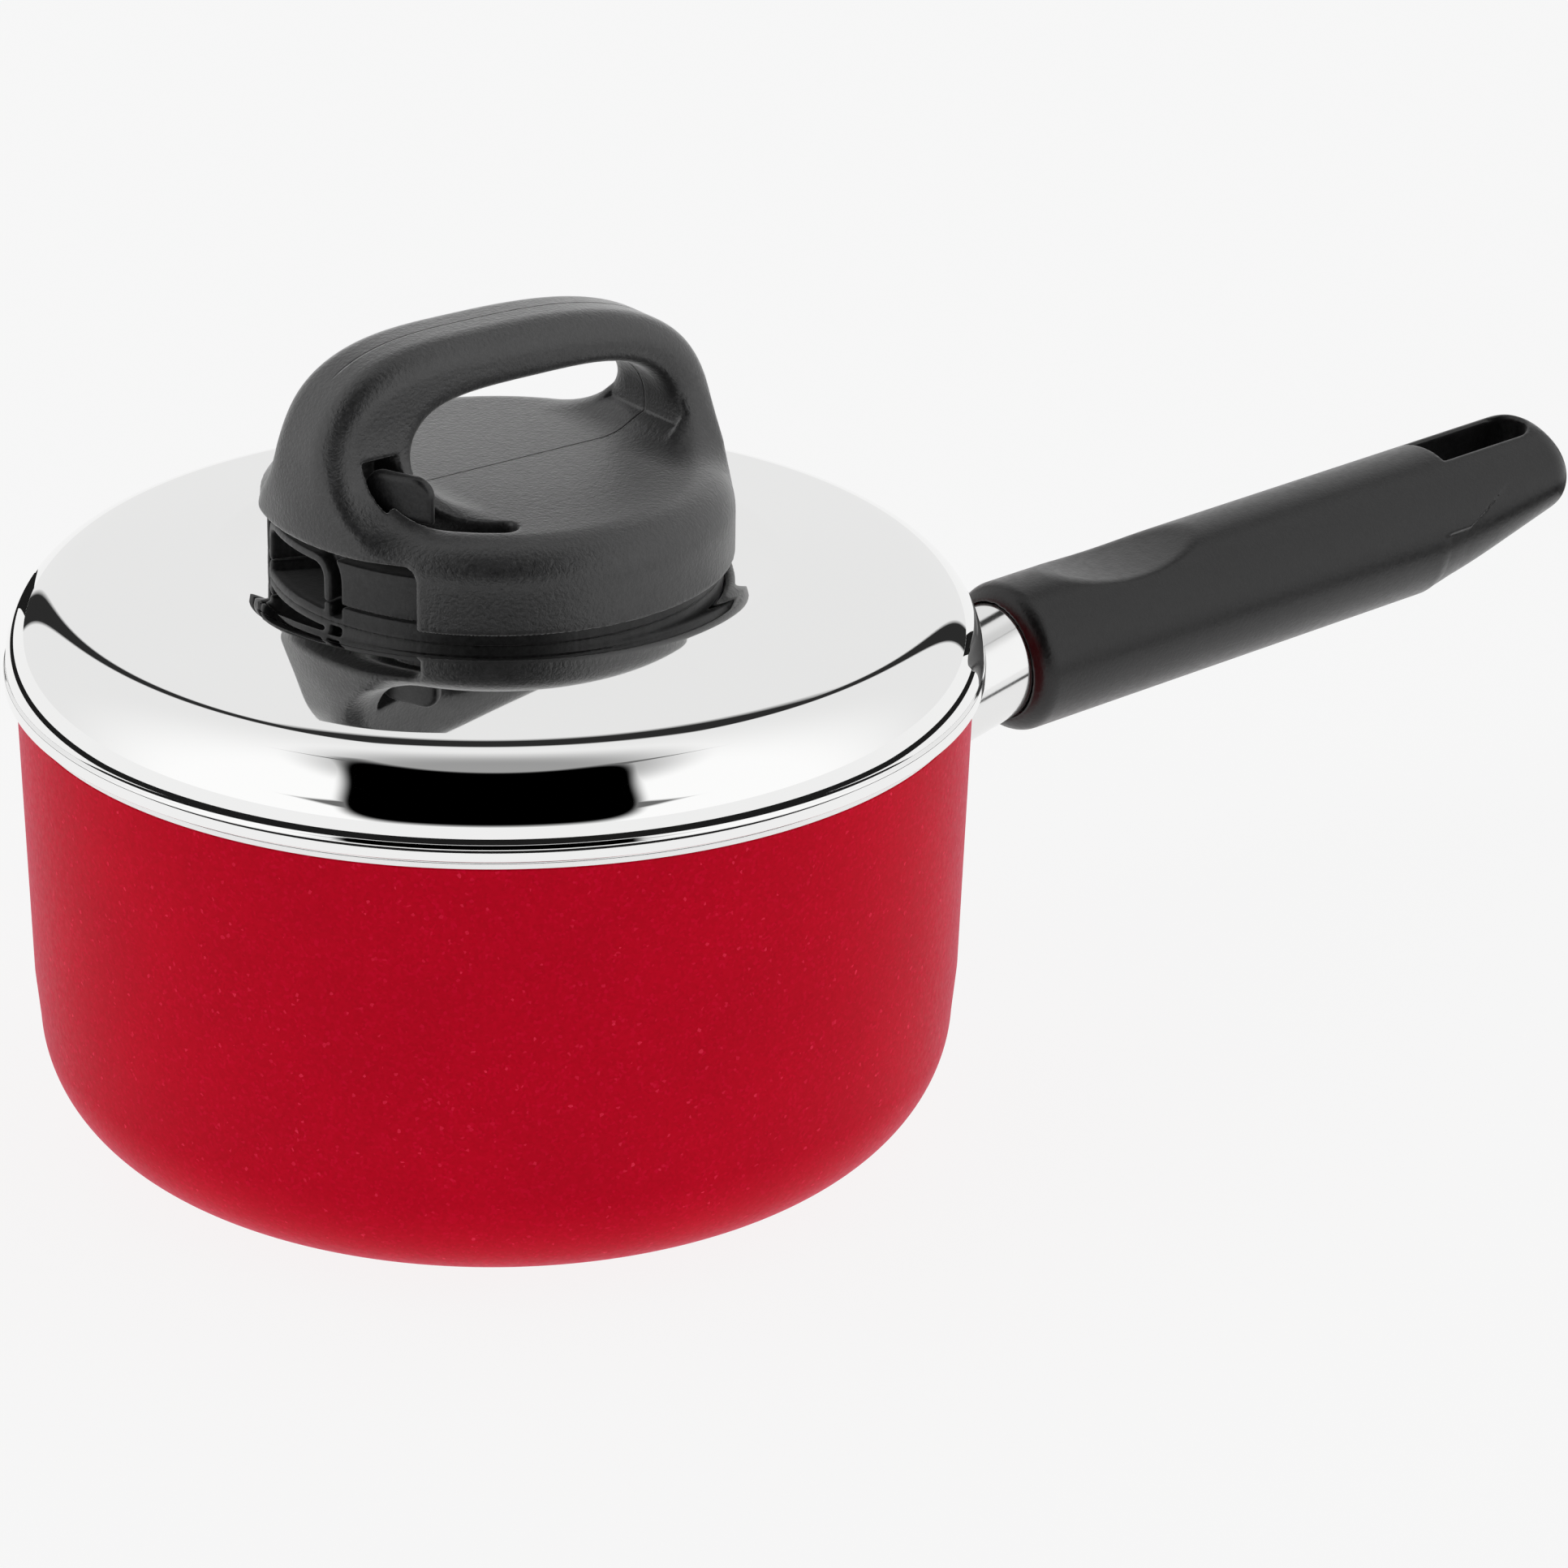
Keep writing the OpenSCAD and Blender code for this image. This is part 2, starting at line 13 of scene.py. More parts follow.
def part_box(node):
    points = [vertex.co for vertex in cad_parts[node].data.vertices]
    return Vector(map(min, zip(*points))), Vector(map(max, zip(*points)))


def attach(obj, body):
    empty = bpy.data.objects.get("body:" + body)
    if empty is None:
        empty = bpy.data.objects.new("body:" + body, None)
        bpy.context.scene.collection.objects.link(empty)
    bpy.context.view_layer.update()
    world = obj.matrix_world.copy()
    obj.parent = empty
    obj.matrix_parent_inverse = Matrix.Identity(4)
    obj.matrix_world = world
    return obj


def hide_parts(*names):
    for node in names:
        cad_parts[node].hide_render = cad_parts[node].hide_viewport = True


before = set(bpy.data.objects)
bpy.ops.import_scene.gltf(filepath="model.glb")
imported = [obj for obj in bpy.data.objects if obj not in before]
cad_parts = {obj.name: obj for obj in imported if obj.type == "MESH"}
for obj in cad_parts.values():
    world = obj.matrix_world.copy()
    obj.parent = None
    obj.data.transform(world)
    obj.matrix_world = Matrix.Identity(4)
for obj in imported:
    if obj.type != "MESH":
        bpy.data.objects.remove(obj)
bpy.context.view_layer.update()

# # # # #

Give again, word for word, the lines of the listing, starting at its first line and ending with the line containing "if empty is".

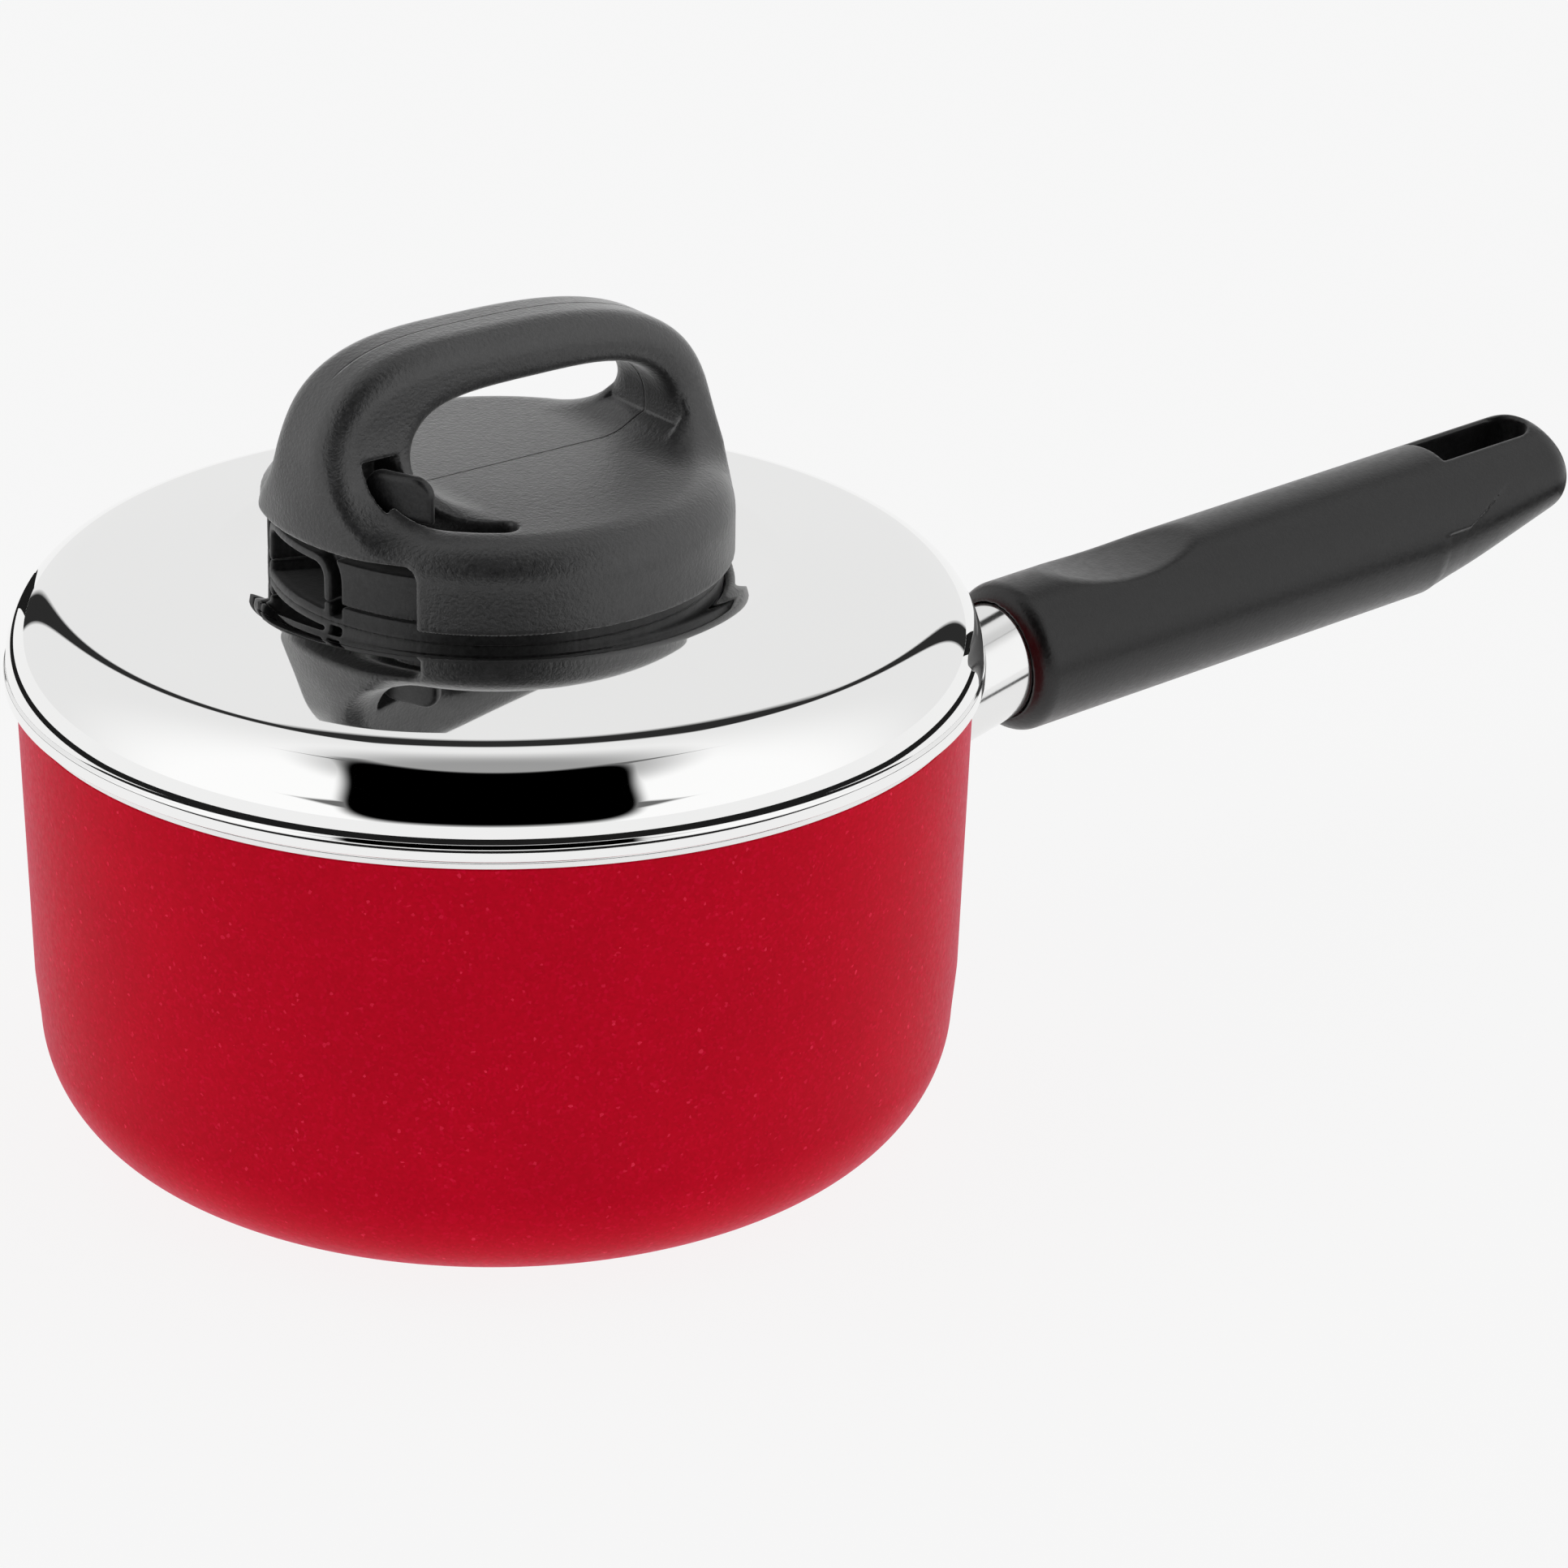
Keep writing the OpenSCAD and Blender code for this image. This is part 2, starting at line 13 of scene.py. More parts follow.
def part_box(node):
    points = [vertex.co for vertex in cad_parts[node].data.vertices]
    return Vector(map(min, zip(*points))), Vector(map(max, zip(*points)))


def attach(obj, body):
    empty = bpy.data.objects.get("body:" + body)
    if empty is None:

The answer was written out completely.